Required task: Within the data that follows, set down exactly the lines from the one containing "before = set(bpy.data.objects)" through the one containing "INNER_STEPS = (0.955, 0.62, 0.12)", both ends included.

Given material:
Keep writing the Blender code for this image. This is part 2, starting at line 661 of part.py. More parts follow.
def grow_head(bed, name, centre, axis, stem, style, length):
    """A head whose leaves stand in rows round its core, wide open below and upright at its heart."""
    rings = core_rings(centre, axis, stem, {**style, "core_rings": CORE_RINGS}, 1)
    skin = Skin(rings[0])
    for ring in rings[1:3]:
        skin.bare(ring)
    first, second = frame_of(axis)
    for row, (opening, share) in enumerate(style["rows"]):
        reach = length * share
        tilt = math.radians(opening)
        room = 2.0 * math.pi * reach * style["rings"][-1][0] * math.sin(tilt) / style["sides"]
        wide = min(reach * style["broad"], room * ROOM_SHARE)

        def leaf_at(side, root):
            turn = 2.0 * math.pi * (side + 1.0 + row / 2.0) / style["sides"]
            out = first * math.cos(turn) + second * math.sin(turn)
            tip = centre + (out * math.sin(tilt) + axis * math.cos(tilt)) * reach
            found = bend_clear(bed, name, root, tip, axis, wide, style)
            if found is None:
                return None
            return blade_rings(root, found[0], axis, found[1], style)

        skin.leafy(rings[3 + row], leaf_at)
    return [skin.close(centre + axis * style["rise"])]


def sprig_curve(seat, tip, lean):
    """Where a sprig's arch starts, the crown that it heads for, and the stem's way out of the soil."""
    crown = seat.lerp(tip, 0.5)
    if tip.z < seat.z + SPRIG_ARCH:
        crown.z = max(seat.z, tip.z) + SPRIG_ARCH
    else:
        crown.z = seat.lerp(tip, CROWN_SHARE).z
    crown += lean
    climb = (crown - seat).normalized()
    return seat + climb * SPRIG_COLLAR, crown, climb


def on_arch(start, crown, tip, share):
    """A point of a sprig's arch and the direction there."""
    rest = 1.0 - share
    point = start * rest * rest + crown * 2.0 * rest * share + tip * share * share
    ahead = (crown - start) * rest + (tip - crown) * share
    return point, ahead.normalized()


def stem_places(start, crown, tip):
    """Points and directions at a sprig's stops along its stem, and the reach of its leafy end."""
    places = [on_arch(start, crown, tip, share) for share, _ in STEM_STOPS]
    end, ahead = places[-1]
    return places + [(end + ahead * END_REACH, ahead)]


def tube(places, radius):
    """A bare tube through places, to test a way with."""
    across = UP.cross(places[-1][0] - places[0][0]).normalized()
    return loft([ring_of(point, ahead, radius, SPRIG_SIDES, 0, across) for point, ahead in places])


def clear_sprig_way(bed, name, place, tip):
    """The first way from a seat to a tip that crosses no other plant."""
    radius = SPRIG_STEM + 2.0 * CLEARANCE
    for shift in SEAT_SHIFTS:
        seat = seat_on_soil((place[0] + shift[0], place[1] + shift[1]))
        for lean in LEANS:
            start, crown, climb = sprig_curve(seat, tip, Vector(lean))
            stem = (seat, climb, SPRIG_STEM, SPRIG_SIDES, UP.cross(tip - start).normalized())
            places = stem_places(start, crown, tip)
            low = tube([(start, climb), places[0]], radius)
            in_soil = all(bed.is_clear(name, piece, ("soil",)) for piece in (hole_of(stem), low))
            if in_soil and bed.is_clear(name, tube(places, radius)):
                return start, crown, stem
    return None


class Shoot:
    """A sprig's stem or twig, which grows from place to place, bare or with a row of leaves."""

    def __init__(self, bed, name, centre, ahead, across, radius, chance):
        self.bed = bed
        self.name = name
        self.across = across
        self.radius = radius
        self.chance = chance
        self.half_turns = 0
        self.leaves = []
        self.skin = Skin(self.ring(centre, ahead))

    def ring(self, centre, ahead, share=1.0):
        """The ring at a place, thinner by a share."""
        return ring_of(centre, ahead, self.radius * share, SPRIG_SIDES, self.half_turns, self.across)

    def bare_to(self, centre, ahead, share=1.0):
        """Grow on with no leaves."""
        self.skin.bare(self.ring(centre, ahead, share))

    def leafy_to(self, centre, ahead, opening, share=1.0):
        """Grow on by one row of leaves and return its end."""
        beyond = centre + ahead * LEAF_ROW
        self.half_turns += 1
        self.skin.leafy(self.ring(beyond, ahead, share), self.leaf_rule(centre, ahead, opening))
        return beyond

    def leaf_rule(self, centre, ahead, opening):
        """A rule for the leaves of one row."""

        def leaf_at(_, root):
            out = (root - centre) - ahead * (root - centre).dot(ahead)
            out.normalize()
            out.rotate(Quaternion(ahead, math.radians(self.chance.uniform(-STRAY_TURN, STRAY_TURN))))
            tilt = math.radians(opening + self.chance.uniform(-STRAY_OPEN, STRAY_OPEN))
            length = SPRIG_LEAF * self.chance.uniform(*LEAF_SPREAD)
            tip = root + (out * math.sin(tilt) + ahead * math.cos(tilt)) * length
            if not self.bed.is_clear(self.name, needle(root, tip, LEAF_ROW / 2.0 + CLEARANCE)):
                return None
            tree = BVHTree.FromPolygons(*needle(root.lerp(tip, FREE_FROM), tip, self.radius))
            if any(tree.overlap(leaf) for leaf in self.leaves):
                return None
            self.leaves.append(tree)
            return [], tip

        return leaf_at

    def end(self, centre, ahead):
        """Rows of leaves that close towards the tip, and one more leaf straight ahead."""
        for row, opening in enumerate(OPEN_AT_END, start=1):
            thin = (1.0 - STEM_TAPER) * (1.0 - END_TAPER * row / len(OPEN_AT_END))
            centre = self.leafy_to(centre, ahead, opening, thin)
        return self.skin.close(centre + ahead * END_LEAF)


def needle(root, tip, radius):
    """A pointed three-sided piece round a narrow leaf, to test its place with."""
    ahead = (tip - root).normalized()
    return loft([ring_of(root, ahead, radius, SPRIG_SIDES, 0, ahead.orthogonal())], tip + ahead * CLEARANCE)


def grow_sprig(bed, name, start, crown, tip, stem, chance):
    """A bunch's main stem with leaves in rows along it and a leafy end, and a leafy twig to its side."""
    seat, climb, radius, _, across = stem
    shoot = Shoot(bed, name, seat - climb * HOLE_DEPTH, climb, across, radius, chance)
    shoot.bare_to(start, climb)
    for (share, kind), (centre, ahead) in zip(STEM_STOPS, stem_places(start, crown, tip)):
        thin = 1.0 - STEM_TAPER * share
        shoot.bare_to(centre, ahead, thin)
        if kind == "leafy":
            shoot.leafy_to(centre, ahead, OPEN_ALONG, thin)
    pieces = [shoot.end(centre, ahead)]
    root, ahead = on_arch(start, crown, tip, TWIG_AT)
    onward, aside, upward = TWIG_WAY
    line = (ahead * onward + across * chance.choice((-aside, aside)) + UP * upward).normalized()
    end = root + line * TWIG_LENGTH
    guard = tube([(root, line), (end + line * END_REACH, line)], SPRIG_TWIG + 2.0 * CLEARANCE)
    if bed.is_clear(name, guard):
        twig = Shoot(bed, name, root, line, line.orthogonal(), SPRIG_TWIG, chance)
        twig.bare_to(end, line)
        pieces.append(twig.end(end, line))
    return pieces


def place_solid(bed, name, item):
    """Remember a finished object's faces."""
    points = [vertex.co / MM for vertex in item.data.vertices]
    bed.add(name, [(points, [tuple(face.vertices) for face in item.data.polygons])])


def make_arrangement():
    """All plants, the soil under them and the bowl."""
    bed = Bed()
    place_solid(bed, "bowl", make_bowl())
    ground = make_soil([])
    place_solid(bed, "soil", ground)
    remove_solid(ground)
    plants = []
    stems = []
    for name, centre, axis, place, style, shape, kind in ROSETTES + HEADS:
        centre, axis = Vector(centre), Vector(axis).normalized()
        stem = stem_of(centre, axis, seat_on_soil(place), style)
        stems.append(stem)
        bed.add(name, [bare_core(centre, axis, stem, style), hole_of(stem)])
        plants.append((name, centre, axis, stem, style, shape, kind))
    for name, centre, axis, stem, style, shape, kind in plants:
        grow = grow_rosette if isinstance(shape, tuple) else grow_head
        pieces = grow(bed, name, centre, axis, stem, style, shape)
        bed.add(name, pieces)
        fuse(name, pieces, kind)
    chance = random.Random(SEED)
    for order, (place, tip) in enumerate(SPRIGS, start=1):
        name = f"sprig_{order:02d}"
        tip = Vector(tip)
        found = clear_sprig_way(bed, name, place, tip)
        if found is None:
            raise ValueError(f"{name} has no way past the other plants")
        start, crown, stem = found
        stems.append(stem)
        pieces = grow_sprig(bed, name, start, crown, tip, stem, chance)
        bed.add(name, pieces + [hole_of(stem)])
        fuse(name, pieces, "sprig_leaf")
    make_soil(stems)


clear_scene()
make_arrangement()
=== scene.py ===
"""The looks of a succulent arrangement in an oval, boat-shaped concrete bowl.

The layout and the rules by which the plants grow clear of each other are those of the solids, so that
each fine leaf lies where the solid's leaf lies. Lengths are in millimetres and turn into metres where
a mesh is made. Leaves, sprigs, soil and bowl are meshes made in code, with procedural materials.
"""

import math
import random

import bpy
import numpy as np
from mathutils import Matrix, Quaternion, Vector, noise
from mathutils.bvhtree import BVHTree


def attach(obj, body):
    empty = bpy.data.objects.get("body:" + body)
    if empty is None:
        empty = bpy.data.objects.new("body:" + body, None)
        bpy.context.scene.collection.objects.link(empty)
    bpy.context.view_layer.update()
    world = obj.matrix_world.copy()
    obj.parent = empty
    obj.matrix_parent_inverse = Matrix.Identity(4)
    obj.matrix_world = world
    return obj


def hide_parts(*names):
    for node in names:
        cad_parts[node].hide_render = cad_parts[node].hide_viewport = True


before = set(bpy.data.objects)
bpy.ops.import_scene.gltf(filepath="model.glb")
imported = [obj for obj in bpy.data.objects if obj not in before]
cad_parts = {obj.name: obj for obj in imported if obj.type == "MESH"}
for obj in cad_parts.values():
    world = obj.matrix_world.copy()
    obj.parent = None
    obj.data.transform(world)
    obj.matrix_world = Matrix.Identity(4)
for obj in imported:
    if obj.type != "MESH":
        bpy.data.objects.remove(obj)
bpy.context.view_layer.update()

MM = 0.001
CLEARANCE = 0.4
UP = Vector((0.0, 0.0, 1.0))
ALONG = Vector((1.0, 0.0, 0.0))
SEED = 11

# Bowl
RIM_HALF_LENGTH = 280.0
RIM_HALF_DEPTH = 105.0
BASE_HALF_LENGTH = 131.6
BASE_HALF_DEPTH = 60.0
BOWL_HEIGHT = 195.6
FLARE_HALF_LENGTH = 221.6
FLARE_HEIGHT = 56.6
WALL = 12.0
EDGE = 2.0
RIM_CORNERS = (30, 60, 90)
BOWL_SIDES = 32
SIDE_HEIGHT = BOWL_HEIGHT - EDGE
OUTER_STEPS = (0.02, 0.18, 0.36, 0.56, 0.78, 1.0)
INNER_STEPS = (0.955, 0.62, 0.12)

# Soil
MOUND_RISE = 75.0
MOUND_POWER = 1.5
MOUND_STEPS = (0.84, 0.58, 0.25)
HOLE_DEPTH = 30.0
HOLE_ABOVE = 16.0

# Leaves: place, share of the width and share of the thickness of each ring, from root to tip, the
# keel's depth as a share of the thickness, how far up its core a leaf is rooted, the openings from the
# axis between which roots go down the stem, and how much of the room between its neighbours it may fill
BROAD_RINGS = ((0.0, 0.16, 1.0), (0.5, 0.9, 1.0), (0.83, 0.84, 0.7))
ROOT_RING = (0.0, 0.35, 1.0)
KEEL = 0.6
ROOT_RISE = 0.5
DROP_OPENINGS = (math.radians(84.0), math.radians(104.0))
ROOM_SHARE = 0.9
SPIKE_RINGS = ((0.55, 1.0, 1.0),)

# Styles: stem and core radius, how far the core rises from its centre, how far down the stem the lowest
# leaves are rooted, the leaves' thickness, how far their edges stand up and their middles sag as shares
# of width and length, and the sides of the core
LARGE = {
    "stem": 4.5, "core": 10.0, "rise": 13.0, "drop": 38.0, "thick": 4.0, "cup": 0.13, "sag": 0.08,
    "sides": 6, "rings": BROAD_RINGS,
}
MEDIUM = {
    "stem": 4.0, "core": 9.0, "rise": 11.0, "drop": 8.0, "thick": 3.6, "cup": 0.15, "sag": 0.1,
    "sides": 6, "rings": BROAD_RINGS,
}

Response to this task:
before = set(bpy.data.objects)
bpy.ops.import_scene.gltf(filepath="model.glb")
imported = [obj for obj in bpy.data.objects if obj not in before]
cad_parts = {obj.name: obj for obj in imported if obj.type == "MESH"}
for obj in cad_parts.values():
    world = obj.matrix_world.copy()
    obj.parent = None
    obj.data.transform(world)
    obj.matrix_world = Matrix.Identity(4)
for obj in imported:
    if obj.type != "MESH":
        bpy.data.objects.remove(obj)
bpy.context.view_layer.update()

MM = 0.001
CLEARANCE = 0.4
UP = Vector((0.0, 0.0, 1.0))
ALONG = Vector((1.0, 0.0, 0.0))
SEED = 11

# Bowl
RIM_HALF_LENGTH = 280.0
RIM_HALF_DEPTH = 105.0
BASE_HALF_LENGTH = 131.6
BASE_HALF_DEPTH = 60.0
BOWL_HEIGHT = 195.6
FLARE_HALF_LENGTH = 221.6
FLARE_HEIGHT = 56.6
WALL = 12.0
EDGE = 2.0
RIM_CORNERS = (30, 60, 90)
BOWL_SIDES = 32
SIDE_HEIGHT = BOWL_HEIGHT - EDGE
OUTER_STEPS = (0.02, 0.18, 0.36, 0.56, 0.78, 1.0)
INNER_STEPS = (0.955, 0.62, 0.12)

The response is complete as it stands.